* DATA LINES:
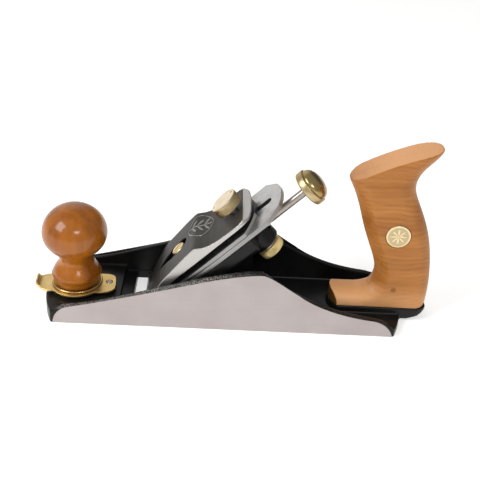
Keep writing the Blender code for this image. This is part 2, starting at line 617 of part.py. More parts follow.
def build_adjuster(brass, steel, bed_frame):
    """Rod, knob and collars turn together; the barrel swings in the boss; the carriage runs along the bed."""
    along_rod = (0, math.radians(90), 0)
    rod_axis = make_empty("rod_axis", (PIVOT_U, 0, ROD_H))
    rod_axis.parent = bed_frame
    start = 61.0 * MM - PIVOT_U
    end = 149.0 * MM - PIVOT_U
    rod = make_object("adjuster_rod", disc(ROD_R, start, end, 0.5 * MM, 24), steel, rod_axis,
                      rotation=along_rod)
    smooth(rod)
    collar = make_object("rod_collar", ring(ROD_R + GAP, 3.6 * MM, BARREL_R + 0.4 * MM, BARREL_R + 3.8 * MM,
                                            segments=24), steel, rod_axis, rotation=along_rod)
    smooth(collar)
    retainer = make_object("rod_retainer", ring(ROD_R + GAP, 5.0 * MM, -BARREL_R - 3.3 * MM,
                                                -BARREL_R - 1.2 * MM, segments=24), steel, rod_axis,
                           rotation=along_rod)
    smooth(retainer)
    face = 142.6 * MM - PIVOT_U
    bore_r = ROD_R + GAP
    bore_end = end + GAP
    profile = [(0, bore_end), (bore_r, bore_end), (bore_r, face), (11.2 * MM, face),
               (12.0 * MM, face + 0.8 * MM), (12.0 * MM, face + 5.0 * MM), (11.3 * MM, face + 5.6 * MM)]
    for i in range(1, 7):
        angle = math.radians(90.0 * i / 6)
        profile.append((11.0 * MM * math.cos(angle), face + 5.9 * MM + 6.2 * MM * math.sin(angle)))
    profile[-1] = (0.0, profile[-1][1])
    knob = make_object("adjuster_knob", turned(profile, 40), brass, rod_axis, rotation=along_rod)
    smooth(knob)

    pivot_axis = make_empty("pivot_axis", (PIVOT_U, 0, 0))
    pivot_axis.parent = bed_frame
    nut_top = BOSS_UNDER_H - 1.2 * MM - GAP
    nut_low = nut_top - 6.3 * MM
    step_h = BOSS_UNDER_H + 2.9 * MM
    profile = [(0, nut_low), (PIVOT_STUD_R - 0.5 * MM, nut_low), (PIVOT_STUD_R, nut_low + 0.5 * MM),
               (PIVOT_STUD_R, step_h), (BARREL_R, step_h), (BARREL_R, -4.2 * MM), (0, -4.2 * MM)]
    barrel = make_object("pivot_barrel", turned(profile, 36), steel, pivot_axis)
    way = make_object("way", disc(ROD_R + GAP, -20 * MM, 20 * MM, segments=24), parent=pivot_axis,
                      location=(0, 0, ROD_H), rotation=along_rod)
    cut(barrel, way)
    smooth(barrel)
    washer = make_object("pivot_washer", ring(PIVOT_STUD_R + GAP, 7.6 * MM, BOSS_UNDER_H - 1.2 * MM,
                                              BOSS_UNDER_H - GAP, segments=28), steel, pivot_axis)
    smooth(washer)
    nut = make_object("pivot_lock_nut", ring(PIVOT_STUD_R + GAP, 9.0 * MM, nut_low, nut_top,
                                             0.6 * MM, 40), brass, pivot_axis)
    smooth(nut)

    carriage_axis = make_empty("carriage_axis", (CAP_IRON_SCREW_U, 0, 0))
    carriage_axis.parent = bed_frame
    carriage = make_object("adjuster_carriage", box((-7.4 * MM, -8.6 * MM, -15.4 * MM),
                                                    (7.4 * MM, 8.6 * MM, -6.9 * MM)), steel, carriage_axis)
    cup = make_object("cup", disc(9.6 * MM, -9 * MM, -3.7 * MM, segments=32), parent=carriage_axis)
    cup_trim = make_object("cup_trim", box((-7.4 * MM, -10 * MM, -9.5 * MM), (7.4 * MM, 10 * MM, 0)),
                           parent=carriage_axis)
    combine(cup, [cup_trim], "INTERSECT")
    add(carriage, cup)
    head_room = make_object("head_room", disc(7.7 * MM, -6.8 * MM, 0, segments=32), parent=carriage_axis)
    thread = make_object("thread", disc(ROD_R + GAP, -20 * MM, 20 * MM, segments=24), parent=carriage_axis,
                         location=(0, 0, ROD_H), rotation=along_rod)
    cut(carriage, head_room, thread)
    smooth(carriage)


# ---------------------------------------------------------------- tote

def tote_outline():
    """Side view of the rear handle, run on past its base, nose and top, which are trimmed afterwards."""
    front = [(62, 20.4)]
    front += bezier((92.5, 20.4), (99.5, 21.0), (104.8, 26.0), (104.9, 35.0), 5)
    front += bezier((104.9, 35.0), (104.4, 44.0), (96.4, 58.0), (91.4, 74.5), 5)
    front += bezier((91.4, 74.5), (88.0, 86.0), (85.5, 93.5), (80.0, 103.6), 4)
    front += [(72.0, 117.4), (72.0, 165.0), (140.0, 165.0)]
    back = bezier((138.9, 127.0), (135.0, 117.6), (124.6, 114.0), (124.4, 101.5), 6)
    back += bezier((124.4, 101.5), (124.4, 92.0), (136.0, 78.0), (140.2, 55.0), 6)
    back += bezier((140.2, 55.0), (142.8, 42.0), (144.0, 28.0), (143.2, 16.0), 4)
    back += [(143.2, 16.0), (142.4, -30.0), (62, -30.0)]
    return in_mm(front + back)


def inset(outline, distance):
    """Move every side of an outline inwards; the outline runs clockwise as seen here, so inside is to its right."""
    moved = []
    count = len(outline)
    for i in range(count):
        before, here, after = (Vector(outline[(i + k) % count]) for k in (-1, 0, 1))
        side_a = (here - before).normalized()
        side_b = (after - here).normalized()
        normal_a = Vector((side_a.y, -side_a.x))
        normal_b = Vector((side_b.y, -side_b.x))
        middle = (normal_a + normal_b).normalized()
        moved.append(tuple(here + middle * distance / max(middle.dot(normal_a), 0.5)))
    return moved


def rounded_prism(outline, half, radius, steps):
    """Extrude an outline across Y with its edges rounded over, for a shape that a hand can hold."""
    shape = bmesh.new()
    layers = []
    for i in range(steps + 1):
        angle = math.pi / 2 * i / steps
        layers.append((half - radius * (1 - math.cos(angle)), radius * (1 - math.sin(angle))))
    rows = []
    for y, depth in [(-y, d) for y, d in layers] + layers[::-1]:
        rows.append([shape.verts.new((x, y, z)) for x, z in inset(outline, depth)])
    for row, following in zip(rows, rows[1:]):
        for i in range(len(row)):
            j = (i + 1) % len(row)
            shape.faces.new((row[i], row[j], following[j], following[i]))
    shape.faces.new(rows[0])
    shape.faces.new(rows[-1])
    return shape


def build_tote(cherry, brass, steel):
    tote = make_object("tote", rounded_prism(tote_outline(), TOTE_HALF, 9.5 * MM, 3), cherry)
    top = bezier((60, 90.5), (82, 106.8), (108, 121.6), (134.6, 128.0), 8) + [(134.6, 128.0), (170, 135.0)]
    top_trim = make_object("top_trim", prism(in_mm(top + [(170, 175), (60, 175)]), -30 * MM, 30 * MM))
    base_trim = make_object("base_trim", box((50 * MM, -30 * MM, -40 * MM), (160 * MM, 30 * MM, TOTE_BASE_Z)))
    tail_trim = make_object("tail_trim", prism(in_mm([(136.0, 8.0), (141.4, 11.2), (144.6, 16.5), (150, 16.5),
                                                      (150, 8.0)]), -30 * MM, 30 * MM))
    nose = bow(14.5 * MM, 8.2 * MM, 75.0 * MM, -1, 10)
    nose_plan = [(50 * MM, -14.5 * MM)] + nose + [(50 * MM, 14.5 * MM)]
    nose_trim = make_object("nose_trim", prism(nose_plan, -20 * MM, 60 * MM, "Z"))
    bolt_axis = make_empty("tote_bolt_axis", (MEDALLION_X, 0, MEDALLION_Z))
    bolt_axis.rotation_euler = (0, TOTE_BOLT_LEAN, 0)
    bolt_way = make_object("bolt_way", disc(3.5 * MM, -75 * MM, 12 * MM, segments=24), parent=bolt_axis)
    across = (math.radians(90), 0, 0)
    nut_way = make_object("nut_way", disc(5.5 * MM, -9 * MM, 20 * MM, segments=24), parent=bolt_axis,
                          rotation=across)
    medallion_seat = make_object("seat", disc(MEDALLION_R + GAP, 0, 10 * MM, segments=32),
                                 location=(MEDALLION_X, -TOTE_HALF + 2.2 * MM, MEDALLION_Z), rotation=across)
    insert_way = make_object("insert_way", disc(4.3 * MM, 5 * MM, 17.8 * MM, segments=24),
                             location=(TOE_SCREW_X, 0, 0))
    cut(tote, top_trim, base_trim, tail_trim, nose_trim, bolt_way, nut_way, medallion_seat, insert_way)
    smooth(tote, 50)

    medallion = make_object("medallion", disc(MEDALLION_R, -1.7 * MM, 0.3 * MM, 0.25 * MM, 36), brass,
                            location=(MEDALLION_X, -TOTE_HALF, MEDALLION_Z), rotation=across)
    smooth(medallion)
    nut = make_object("tote_barrel_nut", disc(5.2 * MM, -8.4 * MM, 8.6 * MM, 0.5 * MM, 28), brass, bolt_axis,
                      rotation=across)
    thread = make_object("nut_thread", disc(3.0 * MM + GAP, -10 * MM, 10 * MM, segments=20), parent=bolt_axis)
    cut(nut, thread)
    smooth(nut)
    seat_depth = (MEDALLION_Z - BOLT_FOOT_Z) / math.cos(TOTE_BOLT_LEAN) - 0.2 * MM
    head = -seat_depth - 1.3 * MM - GAP
    profile = [(0, head - 2.4 * MM), (4.8 * MM, head - 2.4 * MM), (5.2 * MM, head - 2.0 * MM), (5.2 * MM, head),
               (3.0 * MM, head), (3.0 * MM, 9.0 * MM), (0, 9.0 * MM)]
    bolt = make_object("tote_bolt", turned(profile, 24), steel, bolt_axis)
    smooth(bolt)
    washer = make_object("tote_bolt_washer", ring(3.0 * MM + GAP, 6.0 * MM, head + GAP, -seat_depth - GAP,
                                                  segments=24), steel, bolt_axis)
    smooth(washer)
    profile = [(0, 1.0 * MM), (4.4 * MM, 1.0 * MM), (4.9 * MM, 1.5 * MM), (4.9 * MM, 4.3 * MM),
               (2.5 * MM, 4.3 * MM), (2.5 * MM, 16.6 * MM), (0, 16.6 * MM)]
    screw = make_object("toe_screw", turned(profile, 24), steel, location=(TOE_SCREW_X, 0, 0))
    smooth(screw)
    insert = make_object("toe_insert", ring(2.5 * MM + GAP, 4.0 * MM, TOTE_BASE_Z + 0.2 * MM, 17.4 * MM,
                                            segments=24), brass, location=(TOE_SCREW_X, 0, 0))
    smooth(insert)


def build():
    clear_scene()
    japanned = make_material("japanned_iron", (0.012, 0.012, 0.012), 0.45, 0.0)
    ground_iron = make_material("ground_iron", (0.56, 0.53, 0.51), 0.42, 0.9)
    bright_steel = make_material("bright_steel", (0.62, 0.6, 0.58), 0.25, 1.0)
    blade_steel = make_material("blade_steel", (0.5, 0.49, 0.49), 0.35, 1.0)
    cap_black = make_material("cap_black", (0.05, 0.045, 0.04), 0.42, 0.2)
    brass = make_material("brass", (0.78, 0.58, 0.26), 0.3, 1.0)
    knob_cherry = make_material("knob_cherry", (0.45, 0.15, 0.035), 0.22, 0.0)
    tote_cherry = make_material("tote_cherry", (0.58, 0.27, 0.1), 0.4, 0.0)

    bed_frame = make_empty("bed_frame", (EDGE_X, 0, 0), -BED_ANGLE)
    build_body(japanned, bed_frame)
    build_shoe(ground_iron)
    build_knob(knob_cherry, brass, bright_steel)
    build_lever(brass, bright_steel)
    build_iron(blade_steel, brass, bed_frame)
    build_lever_cap(cap_black, brass, bright_steel, bed_frame)
    build_adjuster(brass, bright_steel, bed_frame)
    build_tote(tote_cherry, brass, bright_steel)
    bpy.context.view_layer.update()


build()
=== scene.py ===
"""Looks of the smoothing plane: a mesh for each visible piece, its materials, the floor, lights and camera.

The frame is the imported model's, in metres: +X from toe to heel, +Y across the sole, +Z up. Outlines and the
levels of solid(), bar() and brick() are in millimetres. Pieces on the bed are built in bed coordinates:
u up along the iron, y across, h square to the iron.
"""
import json
import math

import bmesh
import bpy
from mathutils import Matrix, Vector


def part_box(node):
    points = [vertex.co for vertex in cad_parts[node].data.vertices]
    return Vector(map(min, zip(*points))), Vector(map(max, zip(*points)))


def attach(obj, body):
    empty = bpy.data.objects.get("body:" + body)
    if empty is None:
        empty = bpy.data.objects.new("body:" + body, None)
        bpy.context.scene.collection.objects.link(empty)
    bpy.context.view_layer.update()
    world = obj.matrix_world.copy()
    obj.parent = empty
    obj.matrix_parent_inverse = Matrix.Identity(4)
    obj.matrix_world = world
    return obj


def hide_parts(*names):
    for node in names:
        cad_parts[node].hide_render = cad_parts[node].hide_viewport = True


MM = 0.001
GAP = 0.3 * MM
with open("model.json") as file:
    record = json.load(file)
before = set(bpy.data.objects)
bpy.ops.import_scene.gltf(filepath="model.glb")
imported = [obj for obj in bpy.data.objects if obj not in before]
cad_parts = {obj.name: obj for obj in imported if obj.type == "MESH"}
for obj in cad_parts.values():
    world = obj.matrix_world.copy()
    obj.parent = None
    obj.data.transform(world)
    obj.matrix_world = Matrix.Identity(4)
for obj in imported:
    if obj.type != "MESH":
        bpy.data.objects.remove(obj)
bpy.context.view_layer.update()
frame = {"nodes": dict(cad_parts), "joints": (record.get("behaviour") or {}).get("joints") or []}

# ---------------------------------------------------------------- places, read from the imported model

JOINTS = {joint["name"]: joint for joint in frame["joints"]}
UP_BED = Vector(JOINTS["cap_slide"]["axis"]).normalized()
BED_NORMAL = Vector(JOINTS["lock_knob_turn"]["axis"]).normalized()
PIVOT = Vector(JOINTS["adjuster_swing"]["pos_m"])
BED_ORIGIN = PIVOT - UP_BED * (PIVOT.z / UP_BED.z)
BED = Matrix((UP_BED, Vector((0, 1, 0)), BED_NORMAL)).transposed().to_4x4()
BED.translation = BED_ORIGIN
TO_BED = BED.inverted()
PIVOT_U = (TO_BED @ PIVOT).x
ROD_START = TO_BED @ Vector(JOINTS["adjuster_spin"]["pos_m"])
LOCK_U = (TO_BED @ Vector(JOINTS["lock_knob_turn"]["pos_m"])).x
LEVER_PIN = Vector(JOINTS["lever_swing"]["pos_m"])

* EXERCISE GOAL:
Copy every line above that includes the string "before".

* EXPECTED OUTPUT:
        before, here, after = (Vector(outline[(i + k) % count]) for k in (-1, 0, 1))
        side_a = (here - before).normalized()
before = set(bpy.data.objects)
imported = [obj for obj in bpy.data.objects if obj not in before]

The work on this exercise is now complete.